▶ [Written problem]: Give back exactly the lines running from the line that holds "obj.parent = None" through the line that holds "noise pattern: its", ends included, and no other lines.

-- Begin --

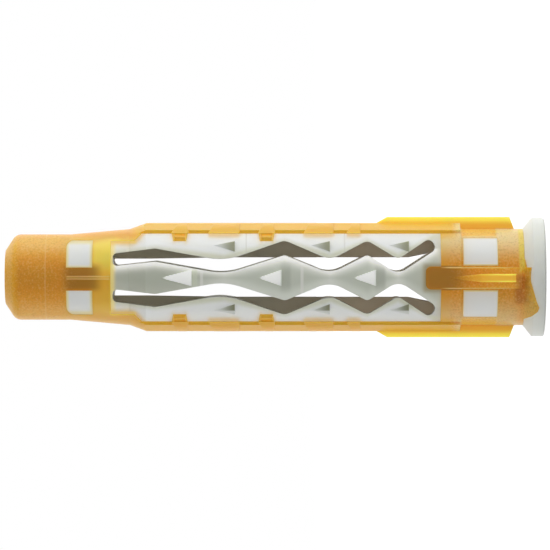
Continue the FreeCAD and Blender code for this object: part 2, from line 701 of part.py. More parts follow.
def nose_windows(s):
    """Return the outlines of the two nose windows, which are not quite alike."""
    return [
        small_window(inner, s.nose_window_outer, s.nose_window_start,
                     s.nose_window_end, side, outer_round)
        for side, inner, outer_round in (
            (1, s.nose_window_upper_inner, s.nose_window_upper_round),
            (-1, s.nose_window_lower_inner, s.nose_window_lower_round),
        )
    ]


def ledge_section(s, side, low, depth, high, high_depth, foot):
    """Return the cross-section cut off a strip's edge to leave two flat facets."""
    reach = fin_crest(s)
    return [
        (foot * side, -depth, None),
        (low * side, -depth, None),
        (high * side, -high_depth, None),
        (reach * side, -high_depth, None),
        (reach * side, -reach, None),
        (foot * side, -reach, None),
    ]


def tooth_outline(s, side, start, end, end_slope, start_slope):
    """Return the outline of a tooth on a strip's edge, seen from the front."""
    return [
        (s.window_half * side, start - start_slope, None),
        (s.window_half * side, end + end_slope, None),
        (s.body_radius * side, end - s.tooth_slope, None),
        (s.body_radius * side, start + start_slope, None),
    ]


def build_jacket(doc, s):
    """Build the soft jacket: neck, side strips with tabs, windows, fins and nose."""
    body = doc.addObject("PartDesign::Body", "jacket")
    body.Label = "jacket"
    outside = drawn(body, "jacket_profile", "XZ_Plane", [[
        (0, s.collar_length, None),
        (s.neck_radius, s.collar_length, None),
        (s.neck_radius, s.neck_end, None),
        (s.body_radius, s.neck_end, None),
        (s.body_radius, s.shoulder_start, None),
        (s.flare_radius, s.shoulder_end, None),
        (s.nose_radius, s.flare_end, None),
        (s.nose_radius, s.nose_chamfer_start, s.nose_chamfer_round),
        (s.nose_tip_radius, s.plug_length, None),
        (0, s.plug_length, None),
    ]])
    turned(body, "Revolution", "jacket_turning", outside)

    add_strip_facets(doc, body, s)
    add_strip_teeth(doc, body, s)
    cut_windows(doc, body, s)
    add_bars_and_fins(doc, body, s)
    add_feed_tail(doc, body, s)

    hollow = [(0, 0, None)] + core_outer_path(s) + [
        (s.tip_bore_radius, s.core_end, None),
        (s.tip_bore_radius, s.plug_length, None),
        (0, s.plug_length, None),
    ]
    turned(body, "Groove", "core_space", drawn(body, "core_space_profile", "XZ_Plane", [hollow]))
    return body


def add_strip_facets(doc, body, s):
    """Cut the two flat facets along each edge of the side strips."""
    low_depth = circle_depth(s.body_radius, s.ledge_low)
    high_depth = circle_depth(s.body_radius, s.ledge_high)
    facets = drawn(body, "strip_facets", "XY_Plane", [
        ledge_section(s, side, s.ledge_low, low_depth, s.ledge_high, high_depth, s.window_half)
        for side in EVERY_SIDE
    ], s.neck_end)
    front = extruded(body, "Pocket", "front_facets", facets, s.shoulder_end - s.neck_end, True)
    doc.recompute()
    mirrored(body, "back_facets", [front], "XZ_Plane")
    doc.recompute()


def add_strip_teeth(doc, body, s):
    """Put the teeth and the roots of the tabs back on the facets at full radius."""
    teeth = []
    for side in EVERY_SIDE:
        for start, end in ((s.tooth_1_start, s.tooth_1_end), (s.tooth_2_start, s.tooth_2_end),
                           (s.tooth_3_start, s.tooth_3_end)):
            teeth.append(tooth_outline(s, side, start, end, as_dim(0), as_dim(0)))
        for start in (s.tab_1_start, s.tab_2_start):
            teeth.append(tooth_outline(
                s, side, start, start + s.tab_length, s.tab_slope, s.tab_slope))
    outlines = drawn(body, "tooth_outlines", "XZ_Plane", teeth)
    front = extruded(body, "Pad", "front_teeth", outlines, s.body_radius)
    doc.recompute()
    mirrored(body, "back_teeth", [front], "XZ_Plane")
    doc.recompute()
    crest = s.body_radius + s.tooth_rise
    reach = s.body_radius * 2
    trim = drawn(body, "tooth_trim_profile", "XZ_Plane", [[
        (crest, s.neck_end, None),
        (reach, s.neck_end, None),
        (reach, s.shoulder_start, None),
        (crest, s.shoulder_start, None),
    ]])
    turned(body, "Groove", "tooth_trim", trim)
    tab_depth = circle_depth(s.body_radius, s.tab_ledge)
    notch_depth = circle_depth(s.body_radius, s.window_half) - s.tab_notch
    inner_side = s.tab_reach - s.tab_slope
    outer_reach = fin_crest(s)
    front_cuts = []
    for number, start in enumerate((s.tab_1_start, s.tab_2_start), start=1):
        section = drawn(body, "tab_ledge_section_%d" % number, "XY_Plane", [
            [
                (inner_side * side, -tab_depth, None),
                (s.tab_ledge * side, -tab_depth, None),
                (s.window_half * side, -notch_depth, None),
                (s.window_half * side, -outer_reach, None),
                (inner_side * side, -outer_reach, None),
            ]
            for side in EVERY_SIDE
        ], start + s.tab_slope * 2)
        front_cuts.append(extruded(
            body, "Pocket", "front_tab_ledge_%d" % number, section,
            s.tab_length - s.tab_slope * 4, True))
    doc.recompute()
    mirrored(body, "back_tab_ledges", front_cuts, "XZ_Plane")
    doc.recompute()


def cut_windows(doc, body, s):
    """Cut the long windows, the neck windows and the nose windows."""
    groups = {
        "long_window": [long_window(s)],
        "neck_windows": neck_windows(s),
        "nose_windows": nose_windows(s),
    }
    fronts = []
    for name, outlines in groups.items():
        windows = drawn(body, name + "_outline", "XZ_Plane", outlines)
        fronts.append(extruded(body, "Pocket", name, windows, fin_crest(s), True))
        doc.recompute()
    mirrored(body, "back_windows", fronts, "XZ_Plane")
    doc.recompute()


def add_bars_and_fins(doc, body, s):
    """Add the neck bars with their tongues and fins, the side fins and nose ridges."""
    bar = drawn(body, "bar_outline", "XZ_Plane", [[
        (s.bar_half, s.collar_rim_length, None),
        (s.bar_half, s.window_start, None),
        (s.tongue_half, s.window_start, None),
        (s.tongue_half, s.tongue_end, s.tongue_round),
        (-s.tongue_half, s.tongue_end, s.tongue_round),
        (-s.tongue_half, s.window_start, None),
        (-s.bar_half, s.window_start, None),
        (-s.bar_half, s.collar_rim_length, None),
    ]])
    front_bar = extruded(body, "Pad", "front_bar", bar, s.bar_height)
    fin_radius = fin_crest(s)
    fin_side = s.fin_thickness / 2
    point_side = s.fin_point / 2
    bar_fin = drawn(body, "bar_fin_outline", "XZ_Plane", [[
        (fin_side, s.fin_base_start, None),
        (fin_side, s.bar_fin_crest_end, None),
        (point_side, s.bar_fin_base_end, None),
        (-point_side, s.bar_fin_base_end, None),
        (-fin_side, s.bar_fin_crest_end, None),
        (-fin_side, s.fin_base_start, None),
    ]])
    front_fin = extruded(body, "Pad", "front_fin", bar_fin, fin_radius)
    doc.recompute()
    above = fin_radius + s.fin_thickness
    slopes = drawn(body, "bar_fin_slopes", "YZ_Plane", [
        [
            (-s.bar_height, s.fin_base_start, None),
            (-fin_radius, s.fin_crest_start, None),
            (-above, s.fin_crest_start, None),
            (-above, s.fin_base_start, None),
        ],
        [
            (-fin_radius, s.bar_fin_crest_end, None),
            (-s.bar_height, s.bar_fin_base_end, None),
            (-above, s.bar_fin_base_end, None),
            (-above, s.bar_fin_crest_end, None),
        ],
    ])
    front_slopes = extruded(body, "Pocket", "front_fin_slopes", slopes, s.fin_thickness * 2,
                            both_ways=True)
    ridge = body.newObject("PartDesign::AdditiveWedge", "front_ridge")
    ridge.AttachmentSupport = [(origin_feature(body, "XZ_Plane"), "")]
    ridge.MapMode = "FlatFace"
    start_radius = taper_radius(s, s.bridge_start)
    bind(ridge, "Ymin", s.bridge_start)
    bind(ridge, "Ymax", s.bridge_end)
    bind(ridge, "Xmin", -s.bridge_half)
    bind(ridge, "Xmax", s.bridge_half)
    bind(ridge, "X2min", -s.bridge_tip_half)
    bind(ridge, "X2max", s.bridge_tip_half)
    bind(ridge, "Zmin", start_radius - s.nose_skin)
    bind(ridge, "Zmax", start_radius + s.bridge_rise)
    bind(ridge, "Z2min", s.nose_radius - s.nose_skin)
    bind(ridge, "Z2max", s.nose_radius + s.bridge_rise)
    doc.recompute()
    mirrored(body, "back_bar_fin_and_ridge",
             [front_bar, front_fin, front_slopes, ridge], "XZ_Plane")
    doc.recompute()
    side_fin = drawn(body, "side_fin_outline", "XZ_Plane", [[
        (s.neck_radius - s.neck_skin, s.fin_base_start, None),
        (s.neck_radius, s.fin_base_start, None),
        (fin_radius, s.fin_crest_start, None),
        (fin_radius, s.side_fin_crest_end, None),
        (s.body_radius, s.side_fin_base_end, None),
        (s.neck_radius - s.neck_skin, s.side_fin_base_end, None),
    ]])
    upper_fin = extruded(body, "Pad", "upper_fin", side_fin, s.fin_thickness, both_ways=True)
    doc.recompute()
    mirrored(body, "lower_fin", [upper_fin], "YZ_Plane")
    doc.recompute()


def add_feed_tail(doc, body, s):
    """Add the tail of soft plastic that the mould's feed leaves on the collar."""
    tail = drawn(body, "feed_tail_outline", "XZ_Plane", [[
        (s.feed_right, s.feed_root_z, None),
        (s.feed_lip, s.feed_lip_z, None),
        (s.feed_bend, s.feed_bend_z, None),
        (s.feed_end, s.feed_end_z, None),
        (s.feed_point_right, s.feed_point_right_z, None),
        (s.feed_point_left, s.feed_point_left_z, None),
        (s.feed_side, s.feed_side_z, None),
        (s.feed_left, s.feed_root_z, None),
    ]])
    extruded(body, "Pad", "feed_tail", tail, s.collar_radius + s.feed_rim_rise)
    doc.recompute()
    rim = s.collar_radius + s.feed_rim_rise
    cone = s.neck_radius + s.feed_rise
    reach = s.collar_radius * 2
    trim = drawn(body, "feed_trim_profile", "XZ_Plane", [[
        (rim, 0, None),
        (reach, 0, None),
        (reach, s.feed_root_z, None),
        (s.neck_radius, s.feed_root_z, None),
        (cone, s.collar_length, None),
        (rim, s.collar_rim_length, None),
    ]])
    turned(body, "Groove", "feed_trim", trim)
    doc.recompute()


def check(doc, parts):
    """Stop if any object failed or a sub-part is not one sound solid."""
    for item in doc.Objects:
        if "Invalid" in item.State or "Error" in item.State:
            raise RuntimeError("%s failed: %s" % (item.Name, item.State))
    for part in parts:
        shape = part.Shape
        if shape.isNull() or not shape.isValid() or len(shape.Solids) != 1:
            raise RuntimeError("%s is not one sound solid" % part.Label)


def main():
    """Build the plug and write each of its two pieces to its own file."""
    doc = FreeCAD.newDocument("wall_plug")
    sizes = fill_sheet(doc)
    parts = [build_core(doc, sizes), build_jacket(doc, sizes)]
    doc.recompute()
    check(doc, parts)
    os.makedirs("parts", exist_ok=True)
    for part in parts:
        part.Shape.exportStep("parts/%s.step" % part.Label)
        print(part.Label, round(part.Shape.Volume, 2), "mm3", len(part.Shape.Faces), "faces")


main()
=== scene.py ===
"""Looks of the two-component wall plug: hard grey core, soft orange jacket, studio.

Places on the plug are in millimetres: height runs from the collar's face to the nose, across
runs from the axis to the strip at the top of the photo, and depth runs from the axis to the
front and the back alike.
"""

import logging
import math
from dataclasses import dataclass, field
from enum import Enum
from typing import NamedTuple

import bpy
from mathutils import Matrix, Vector


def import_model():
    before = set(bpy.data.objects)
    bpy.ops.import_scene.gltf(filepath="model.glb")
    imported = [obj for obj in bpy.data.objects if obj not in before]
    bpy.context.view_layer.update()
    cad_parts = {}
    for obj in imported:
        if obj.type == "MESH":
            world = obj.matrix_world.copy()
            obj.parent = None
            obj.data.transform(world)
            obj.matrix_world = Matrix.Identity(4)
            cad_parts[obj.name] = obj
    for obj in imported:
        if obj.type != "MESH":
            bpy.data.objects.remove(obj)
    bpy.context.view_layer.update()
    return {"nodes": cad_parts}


LOG = logging.getLogger("wall_plug")
BEVEL_SAMPLES = 6

# One millimetre in metres, and sizes of the plug in millimetres.
MM = 0.001
CORE_RADIUS = 3.78
BODY_RADIUS = 4.02
FIN_RADIUS = 4.46
PARTING_HEIGHT = 36.86

Colour = tuple[float, float, float]
Socket = bpy.types.NodeSocket
Value = Socket | float


def linear(red: int, green: int, blue: int) -> Colour:
    """Turn a display colour of 0 to 255 into scene-linear values.

    Args:
        red: Display red.
        green: Display green.
        blue: Display blue.

    Returns:
        The three linear values.
    """
    def channel(value: int) -> float:
        """Return one linear channel."""
        share = value / 255
        return share / 12.92 if share <= 0.04045 else ((share + 0.055) / 1.055) ** 2.4

    return channel(red), channel(green), channel(blue)


class Side(Enum):
    """A side of the plug that light comes from."""

    RAIL_TOP = Vector((1.0, 0.0, 0.0))
    RAIL_BOTTOM = Vector((-1.0, 0.0, 0.0))
    BACK = Vector((0.0, 1.0, 0.0))


class Noise(NamedTuple):
    """A noise pattern: its cells per millimetre and its octaves."""

    cells: float
    octaves: float


FINE_GRAIN = Noise(9.0, 2.0)
COARSE_GRAIN = Noise(1.1, 3.0)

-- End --

▶ [Worked answer]:
            obj.parent = None
            obj.data.transform(world)
            obj.matrix_world = Matrix.Identity(4)
            cad_parts[obj.name] = obj
    for obj in imported:
        if obj.type != "MESH":
            bpy.data.objects.remove(obj)
    bpy.context.view_layer.update()
    return {"nodes": cad_parts}


LOG = logging.getLogger("wall_plug")
BEVEL_SAMPLES = 6

# One millimetre in metres, and sizes of the plug in millimetres.
MM = 0.001
CORE_RADIUS = 3.78
BODY_RADIUS = 4.02
FIN_RADIUS = 4.46
PARTING_HEIGHT = 36.86

Colour = tuple[float, float, float]
Socket = bpy.types.NodeSocket
Value = Socket | float


def linear(red: int, green: int, blue: int) -> Colour:
    """Turn a display colour of 0 to 255 into scene-linear values.

    Args:
        red: Display red.
        green: Display green.
        blue: Display blue.

    Returns:
        The three linear values.
    """
    def channel(value: int) -> float:
        """Return one linear channel."""
        share = value / 255
        return share / 12.92 if share <= 0.04045 else ((share + 0.055) / 1.055) ** 2.4

    return channel(red), channel(green), channel(blue)


class Side(Enum):
    """A side of the plug that light comes from."""

    RAIL_TOP = Vector((1.0, 0.0, 0.0))
    RAIL_BOTTOM = Vector((-1.0, 0.0, 0.0))
    BACK = Vector((0.0, 1.0, 0.0))


class Noise(NamedTuple):
    """A noise pattern: its cells per millimetre and its octaves."""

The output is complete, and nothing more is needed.